Most of us that watched the Terminator movies have likely wondered when will the killer robots come after us. A recent Pentagon test pitting a fighter pilot against an artificial intelligence shows us that combat robots are on the horizon. The Defense Advanced Research Projects Agency (DARPA) held a competition between eight artificial intelligence systems and human fighter pilots recently.
The computer fighter pilot won five out of five encounters.
During the air combat maneuvering (ACM) courses I took, the emphasis was on perfecting the skills needed to survive an encounter with an enemy aircraft. ACM focused on how to position ourselves to control an attack. Although the idea was that we were to know the capabilities of our aircraft and what our bodies could withstand to counter an attack, it all boiled down to who was going to make the first mistake. Us, or the aggressor.

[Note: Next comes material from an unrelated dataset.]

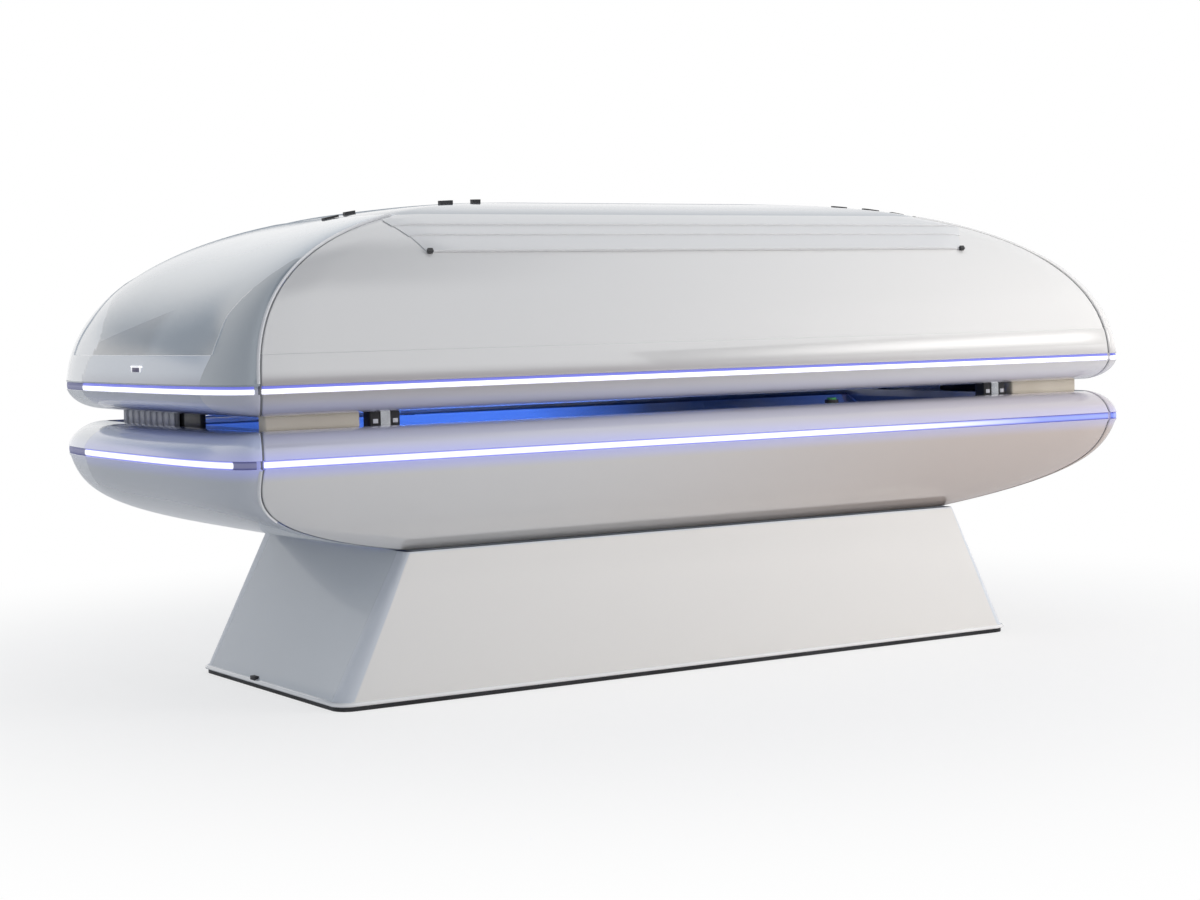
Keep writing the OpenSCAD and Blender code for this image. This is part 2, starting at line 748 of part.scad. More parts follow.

But computers do not make mistakes because they have no free will. Computers follow pre-programmed commands – even artificial intelligence – responding to each situation in milliseconds. They do not deviate from their programming even if they have the capability to adapt to an ever changing environment. This is because ACM techniques all come down to a pre-determined set of positions each aircraft has to be to get the upper hand.
In ACM, there are two limiting factors – the limits of the airframe and the limits of the human body. Each component limits what an air combat scenario is like. Assuming an equal capability in both aircraft, equally qualified pilots and equal pilot tolerances to g-forces the outcome squarely lies in the hands of the pilots. (This was before shoot-and-forget and over the horizon technology)

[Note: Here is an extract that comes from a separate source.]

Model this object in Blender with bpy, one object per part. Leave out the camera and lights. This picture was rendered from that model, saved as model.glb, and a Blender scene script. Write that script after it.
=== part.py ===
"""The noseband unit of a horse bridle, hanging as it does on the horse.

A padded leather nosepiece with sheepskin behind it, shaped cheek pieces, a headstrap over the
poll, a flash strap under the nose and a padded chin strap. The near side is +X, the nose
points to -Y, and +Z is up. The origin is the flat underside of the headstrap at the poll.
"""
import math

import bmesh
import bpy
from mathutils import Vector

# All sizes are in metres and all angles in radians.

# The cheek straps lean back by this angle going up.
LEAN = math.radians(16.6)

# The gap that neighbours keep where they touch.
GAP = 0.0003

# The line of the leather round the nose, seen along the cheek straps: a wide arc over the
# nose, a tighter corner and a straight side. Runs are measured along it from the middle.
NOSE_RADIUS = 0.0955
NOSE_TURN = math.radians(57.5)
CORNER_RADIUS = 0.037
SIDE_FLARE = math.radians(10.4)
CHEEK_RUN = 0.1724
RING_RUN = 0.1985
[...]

In other words, who makes the first mistake is the one likely to lose.
But what if one of the opponents doesn’t make mistakes?
I play chess on my tablet whenever there is some time to kill. I have set the chess App I use to its highest Elo rating. My Elo rating is no where near the highest level and thus each of my games against the computer ends in me losing the match. Sometimes it takes a few minutes and sometimes I can draw out a chess match to 30 minutes or more.
However, since the computer does not make mistakes the outcome is predictable. I lose each time.
On August 20, the Pentagon conducted an experiment where a U.S. Air Force pilot squared off against an artificial intelligence pilot. Both used an F-16 in the simulation.
In all five rounds, the computer defeated the pilot.
Although the Alpha Dogfights experiment showed that the computer can defeat the pilot, it does not mean that computers will suddenly be flying combat missions.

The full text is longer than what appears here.